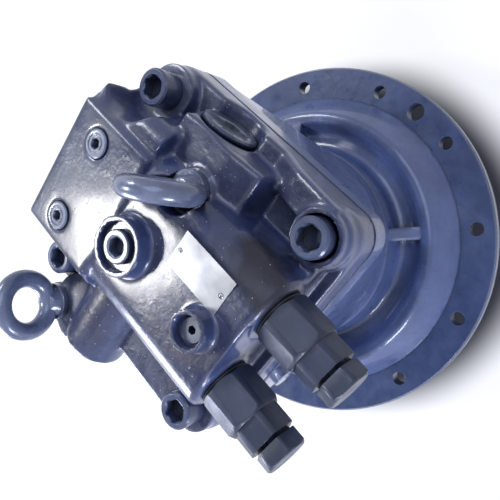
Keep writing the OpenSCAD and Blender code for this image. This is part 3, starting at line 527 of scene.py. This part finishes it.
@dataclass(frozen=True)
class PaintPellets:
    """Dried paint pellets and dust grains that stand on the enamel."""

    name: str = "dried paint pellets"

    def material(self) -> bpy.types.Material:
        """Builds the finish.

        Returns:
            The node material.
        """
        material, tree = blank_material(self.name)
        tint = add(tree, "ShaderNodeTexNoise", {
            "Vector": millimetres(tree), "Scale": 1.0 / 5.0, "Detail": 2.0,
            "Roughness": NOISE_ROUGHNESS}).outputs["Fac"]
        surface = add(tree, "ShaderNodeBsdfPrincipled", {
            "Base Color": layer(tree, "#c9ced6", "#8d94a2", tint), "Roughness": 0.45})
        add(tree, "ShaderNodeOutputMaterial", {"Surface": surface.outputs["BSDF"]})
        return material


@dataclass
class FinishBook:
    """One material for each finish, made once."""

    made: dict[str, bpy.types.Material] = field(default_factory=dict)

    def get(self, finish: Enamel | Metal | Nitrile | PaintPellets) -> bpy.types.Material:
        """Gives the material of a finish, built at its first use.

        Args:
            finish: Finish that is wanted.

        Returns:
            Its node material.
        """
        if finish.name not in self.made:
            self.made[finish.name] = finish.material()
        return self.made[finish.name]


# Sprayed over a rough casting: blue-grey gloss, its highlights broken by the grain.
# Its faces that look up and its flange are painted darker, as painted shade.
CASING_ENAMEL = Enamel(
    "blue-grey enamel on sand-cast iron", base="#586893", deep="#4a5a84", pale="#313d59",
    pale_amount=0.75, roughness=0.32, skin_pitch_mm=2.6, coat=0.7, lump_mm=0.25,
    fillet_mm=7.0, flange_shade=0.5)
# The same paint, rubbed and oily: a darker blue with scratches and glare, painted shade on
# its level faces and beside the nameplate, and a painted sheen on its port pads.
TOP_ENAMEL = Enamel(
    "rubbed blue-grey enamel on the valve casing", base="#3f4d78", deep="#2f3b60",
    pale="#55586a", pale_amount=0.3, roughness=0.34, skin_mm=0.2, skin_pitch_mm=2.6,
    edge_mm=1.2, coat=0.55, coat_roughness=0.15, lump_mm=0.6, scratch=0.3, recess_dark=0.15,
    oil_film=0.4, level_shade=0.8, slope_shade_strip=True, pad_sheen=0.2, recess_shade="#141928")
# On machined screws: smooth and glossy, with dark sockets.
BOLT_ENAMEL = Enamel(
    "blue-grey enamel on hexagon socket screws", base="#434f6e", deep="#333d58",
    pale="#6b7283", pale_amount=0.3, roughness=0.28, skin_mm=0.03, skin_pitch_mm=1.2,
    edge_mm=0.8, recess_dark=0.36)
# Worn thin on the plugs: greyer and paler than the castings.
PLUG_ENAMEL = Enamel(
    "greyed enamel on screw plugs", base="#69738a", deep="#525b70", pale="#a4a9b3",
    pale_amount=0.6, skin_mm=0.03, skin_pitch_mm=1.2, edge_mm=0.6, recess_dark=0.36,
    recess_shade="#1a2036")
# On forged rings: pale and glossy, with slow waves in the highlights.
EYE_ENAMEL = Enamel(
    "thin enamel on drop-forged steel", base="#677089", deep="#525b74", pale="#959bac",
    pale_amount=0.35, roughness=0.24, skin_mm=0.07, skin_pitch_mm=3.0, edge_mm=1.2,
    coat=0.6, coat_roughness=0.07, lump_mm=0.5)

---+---

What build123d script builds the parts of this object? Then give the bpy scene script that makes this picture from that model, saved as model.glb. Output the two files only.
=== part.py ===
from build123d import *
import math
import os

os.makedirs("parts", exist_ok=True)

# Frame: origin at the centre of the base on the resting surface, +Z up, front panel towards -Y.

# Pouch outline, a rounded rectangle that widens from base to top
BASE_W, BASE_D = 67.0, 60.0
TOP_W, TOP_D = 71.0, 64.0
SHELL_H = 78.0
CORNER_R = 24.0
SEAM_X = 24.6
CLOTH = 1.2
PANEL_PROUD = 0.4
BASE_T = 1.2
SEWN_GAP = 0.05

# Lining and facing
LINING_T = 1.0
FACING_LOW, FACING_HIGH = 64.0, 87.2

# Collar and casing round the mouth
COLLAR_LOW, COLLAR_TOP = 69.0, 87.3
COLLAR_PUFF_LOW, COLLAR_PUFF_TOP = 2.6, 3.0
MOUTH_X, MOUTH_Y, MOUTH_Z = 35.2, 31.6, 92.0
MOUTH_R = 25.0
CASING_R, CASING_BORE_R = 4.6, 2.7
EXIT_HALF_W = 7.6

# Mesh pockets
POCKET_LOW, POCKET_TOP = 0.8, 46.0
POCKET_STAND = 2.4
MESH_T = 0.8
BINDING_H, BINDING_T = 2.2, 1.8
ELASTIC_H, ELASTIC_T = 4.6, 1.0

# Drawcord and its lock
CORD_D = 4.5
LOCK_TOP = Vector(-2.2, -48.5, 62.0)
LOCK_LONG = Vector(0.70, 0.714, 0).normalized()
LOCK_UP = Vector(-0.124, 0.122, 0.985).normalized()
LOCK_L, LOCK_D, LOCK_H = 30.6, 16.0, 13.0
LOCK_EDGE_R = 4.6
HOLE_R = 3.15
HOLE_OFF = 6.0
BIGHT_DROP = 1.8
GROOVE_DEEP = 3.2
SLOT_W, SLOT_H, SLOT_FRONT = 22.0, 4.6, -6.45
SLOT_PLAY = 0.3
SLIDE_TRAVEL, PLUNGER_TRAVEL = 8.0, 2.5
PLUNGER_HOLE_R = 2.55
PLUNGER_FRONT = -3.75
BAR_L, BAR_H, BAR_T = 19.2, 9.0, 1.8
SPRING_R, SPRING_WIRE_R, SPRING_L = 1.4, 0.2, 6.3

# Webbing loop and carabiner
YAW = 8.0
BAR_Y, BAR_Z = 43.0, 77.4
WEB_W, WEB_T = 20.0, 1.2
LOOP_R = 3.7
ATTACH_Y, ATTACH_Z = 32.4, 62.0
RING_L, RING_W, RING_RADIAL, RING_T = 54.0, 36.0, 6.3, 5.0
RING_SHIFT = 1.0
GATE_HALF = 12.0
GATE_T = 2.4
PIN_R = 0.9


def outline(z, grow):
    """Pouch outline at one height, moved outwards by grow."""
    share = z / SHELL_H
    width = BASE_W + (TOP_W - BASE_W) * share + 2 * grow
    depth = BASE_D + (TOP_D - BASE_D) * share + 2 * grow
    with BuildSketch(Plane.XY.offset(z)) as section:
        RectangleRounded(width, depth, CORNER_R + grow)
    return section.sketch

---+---

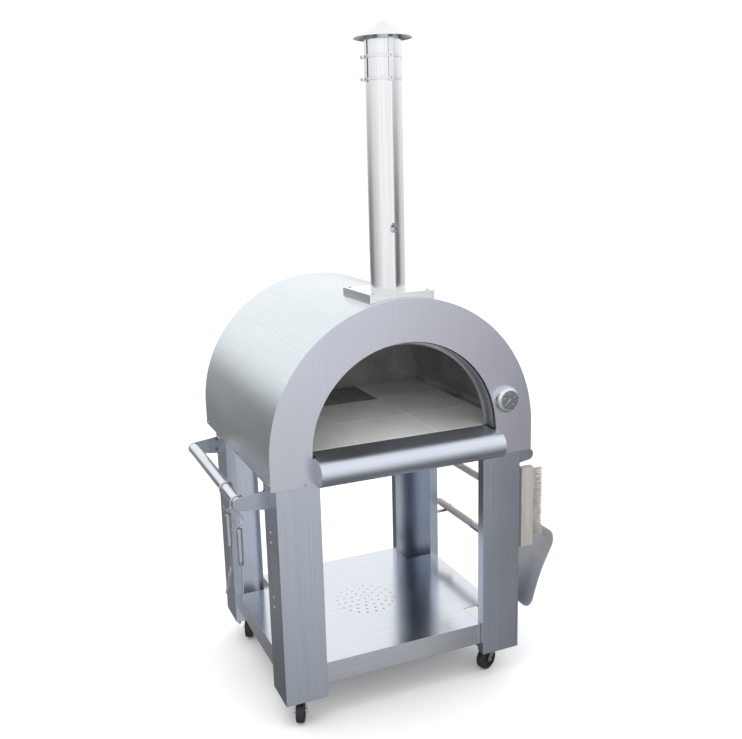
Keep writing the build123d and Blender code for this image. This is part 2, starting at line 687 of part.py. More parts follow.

---+---

Report back each line of the entries that holds the string "this".

Keep writing the OpenSCAD and Blender code for this image. This is part 3, starting at line 527 of scene.py. This part finishes it.
What build123d script builds the parts of this object? Then give the bpy scene script that makes this picture from that model, saved as model.glb. Output the two files only.
Keep writing the build123d and Blender code for this image. This is part 2, starting at line 687 of part.py. More parts follow.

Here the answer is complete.